■ **Raw data**:
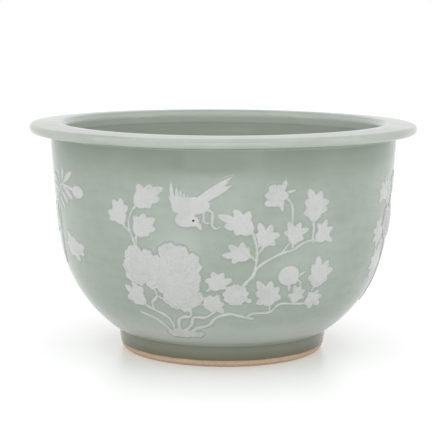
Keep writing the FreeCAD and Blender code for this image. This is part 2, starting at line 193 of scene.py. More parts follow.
def lathe(name, run, shift):
    """Closed surface of revolution.

    A vertex of ring i and step j is at angle 2 pi j / AROUND, at the radius and height of
    run[i], both moved by what shift(angle, radius, height) gives. Each ring is joined to
    the next by quads; a ring of no radius is one vertex, closed by a fan of triangles, and a
    profile that doesn't end on the axis is closed on itself.
    """
    radii, heights = run.T
    angle = np.arange(AROUND) * (2 * math.pi / AROUND)
    poles = (radii[0] == 0, radii[-1] == 0)
    rings = slice(int(poles[0]), len(radii) - int(poles[1]))
    turn, radius = np.meshgrid(angle, radii[rings])
    height = np.meshgrid(angle, heights[rings])[1]
    out, up = shift(turn, radius, height)
    radius = radius + out
    height = height + up
    vertices = about_axis(radius, turn, height).reshape(-1, 3)
    index = np.arange(turn.size).reshape(turn.shape)
    if not poles[0]:
        index = np.vstack([index, index[:1]])
    here, beside = index[:-1], np.roll(index[:-1], -1, 1)
    above, above_beside = index[1:], np.roll(index[1:], -1, 1)
    faces = np.stack([here, beside, above_beside, above], -1).reshape(-1, 4).tolist()
    if poles[0]:
        tip = np.array([[0, 0, heights[0]], [0, 0, heights[-1]]])
        vertices = np.vstack([vertices, tip])
        low, high = np.full(AROUND, turn.size), np.full(AROUND, turn.size + 1)
        first, last = index[0], index[-1]
        faces += np.stack([low, np.roll(first, -1), first], -1).tolist()
        faces += np.stack([high, last, np.roll(last, -1)], -1).tolist()
    piece = mesh_object(name, vertices * MM, faces)
    piece.data.set_sharp_from_angle(angle=SHARP_ANGLE)
    return piece


def float_attribute(piece, name, values):
    attribute = piece.data.attributes.new(name, "FLOAT", "POINT")
    attribute.data.foreach_set("value", np.ascontiguousarray(values, dtype=np.float32).ravel())


# ------------------------------------------------------------------ the wall's curve
class WallCurve:
    """Section of the bowl's wall in millimetres: a slight bow over a round."""

    def __init__(self, sizes):
        self.wall = sizes.wall / MM
        self.floor_fillet = sizes.floor_fillet / MM
        self.neck_radius = sizes.neck_radius / MM
        self.round_radius = sizes.round_radius / MM
        self.foot_height = sizes.foot_height / MM
        self.floor_height = (sizes.foot_height + sizes.base) / MM
        self.neck_height = (sizes.height - sizes.rim_height) / MM
        self.neck_lean = math.radians(2.4)
        self.belly_lean = math.radians(7.1)
        drop = self.neck_height - sizes.belly_height / MM
        self.sweep = drop / (math.sin(self.belly_lean) - math.sin(self.neck_lean))
        self.sweep_centre = (self.neck_radius - self.sweep * math.cos(self.neck_lean),
                             self.neck_height + self.sweep * math.sin(self.neck_lean))
        self.mouth_lean = math.asin((self.sweep_centre[1] - self.neck_height)
                                    / (self.sweep - self.wall))
        self.mouth_radius = self.on_arc(self.sweep_centre, self.sweep - self.wall,
                                        self.mouth_lean)[0]
        self.round_centre = self.on_arc(self.sweep_centre, self.sweep - self.round_radius,
                                        self.belly_lean)
        self.foot_lean = math.asin((self.round_centre[1] - self.foot_height)
                                   / self.round_radius)
        self.foot_radius = self.on_arc(self.round_centre, self.round_radius,
                                       self.foot_lean)[0]
        self.round_length = self.round_radius * (self.foot_lean - self.belly_lean)
        self.length = self.round_length + self.sweep * (self.belly_lean - self.neck_lean)

    @staticmethod
    def on_arc(centre, radius, lean):
        return centre[0] + radius * np.cos(lean), centre[1] - radius * np.sin(lean)

    def at(self, rise):
        """Radius, height and lean at a rise: the lean falls evenly along each arc."""
        on_round = rise < self.round_length
        lean = np.where(on_round, self.foot_lean - rise / self.round_radius,
                        self.belly_lean - (rise - self.round_length) / self.sweep)
        low = self.on_arc(self.round_centre, self.round_radius, lean)
        high = self.on_arc(self.sweep_centre, self.sweep, lean)
        return np.where(on_round, low[0], high[0]), np.where(on_round, low[1], high[1]), lean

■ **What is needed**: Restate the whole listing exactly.

■ **Answer for the task**:
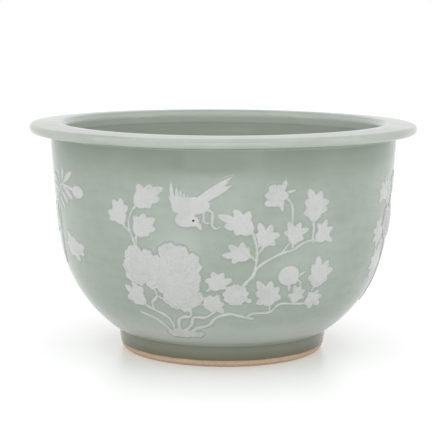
Keep writing the FreeCAD and Blender code for this image. This is part 2, starting at line 193 of scene.py. More parts follow.
def lathe(name, run, shift):
    """Closed surface of revolution.

    A vertex of ring i and step j is at angle 2 pi j / AROUND, at the radius and height of
    run[i], both moved by what shift(angle, radius, height) gives. Each ring is joined to
    the next by quads; a ring of no radius is one vertex, closed by a fan of triangles, and a
    profile that doesn't end on the axis is closed on itself.
    """
    radii, heights = run.T
    angle = np.arange(AROUND) * (2 * math.pi / AROUND)
    poles = (radii[0] == 0, radii[-1] == 0)
    rings = slice(int(poles[0]), len(radii) - int(poles[1]))
    turn, radius = np.meshgrid(angle, radii[rings])
    height = np.meshgrid(angle, heights[rings])[1]
    out, up = shift(turn, radius, height)
    radius = radius + out
    height = height + up
    vertices = about_axis(radius, turn, height).reshape(-1, 3)
    index = np.arange(turn.size).reshape(turn.shape)
    if not poles[0]:
        index = np.vstack([index, index[:1]])
    here, beside = index[:-1], np.roll(index[:-1], -1, 1)
    above, above_beside = index[1:], np.roll(index[1:], -1, 1)
    faces = np.stack([here, beside, above_beside, above], -1).reshape(-1, 4).tolist()
    if poles[0]:
        tip = np.array([[0, 0, heights[0]], [0, 0, heights[-1]]])
        vertices = np.vstack([vertices, tip])
        low, high = np.full(AROUND, turn.size), np.full(AROUND, turn.size + 1)
        first, last = index[0], index[-1]
        faces += np.stack([low, np.roll(first, -1), first], -1).tolist()
        faces += np.stack([high, last, np.roll(last, -1)], -1).tolist()
    piece = mesh_object(name, vertices * MM, faces)
    piece.data.set_sharp_from_angle(angle=SHARP_ANGLE)
    return piece


def float_attribute(piece, name, values):
    attribute = piece.data.attributes.new(name, "FLOAT", "POINT")
    attribute.data.foreach_set("value", np.ascontiguousarray(values, dtype=np.float32).ravel())


# ------------------------------------------------------------------ the wall's curve
class WallCurve:
    """Section of the bowl's wall in millimetres: a slight bow over a round."""

    def __init__(self, sizes):
        self.wall = sizes.wall / MM
        self.floor_fillet = sizes.floor_fillet / MM
        self.neck_radius = sizes.neck_radius / MM
        self.round_radius = sizes.round_radius / MM
        self.foot_height = sizes.foot_height / MM
        self.floor_height = (sizes.foot_height + sizes.base) / MM
        self.neck_height = (sizes.height - sizes.rim_height) / MM
        self.neck_lean = math.radians(2.4)
        self.belly_lean = math.radians(7.1)
        drop = self.neck_height - sizes.belly_height / MM
        self.sweep = drop / (math.sin(self.belly_lean) - math.sin(self.neck_lean))
        self.sweep_centre = (self.neck_radius - self.sweep * math.cos(self.neck_lean),
                             self.neck_height + self.sweep * math.sin(self.neck_lean))
        self.mouth_lean = math.asin((self.sweep_centre[1] - self.neck_height)
                                    / (self.sweep - self.wall))
        self.mouth_radius = self.on_arc(self.sweep_centre, self.sweep - self.wall,
                                        self.mouth_lean)[0]
        self.round_centre = self.on_arc(self.sweep_centre, self.sweep - self.round_radius,
                                        self.belly_lean)
        self.foot_lean = math.asin((self.round_centre[1] - self.foot_height)
                                   / self.round_radius)
        self.foot_radius = self.on_arc(self.round_centre, self.round_radius,
                                       self.foot_lean)[0]
        self.round_length = self.round_radius * (self.foot_lean - self.belly_lean)
        self.length = self.round_length + self.sweep * (self.belly_lean - self.neck_lean)

    @staticmethod
    def on_arc(centre, radius, lean):
        return centre[0] + radius * np.cos(lean), centre[1] - radius * np.sin(lean)

    def at(self, rise):
        """Radius, height and lean at a rise: the lean falls evenly along each arc."""
        on_round = rise < self.round_length
        lean = np.where(on_round, self.foot_lean - rise / self.round_radius,
                        self.belly_lean - (rise - self.round_length) / self.sweep)
        low = self.on_arc(self.round_centre, self.round_radius, lean)
        high = self.on_arc(self.sweep_centre, self.sweep, lean)
        return np.where(on_round, low[0], high[0]), np.where(on_round, low[1], high[1]), lean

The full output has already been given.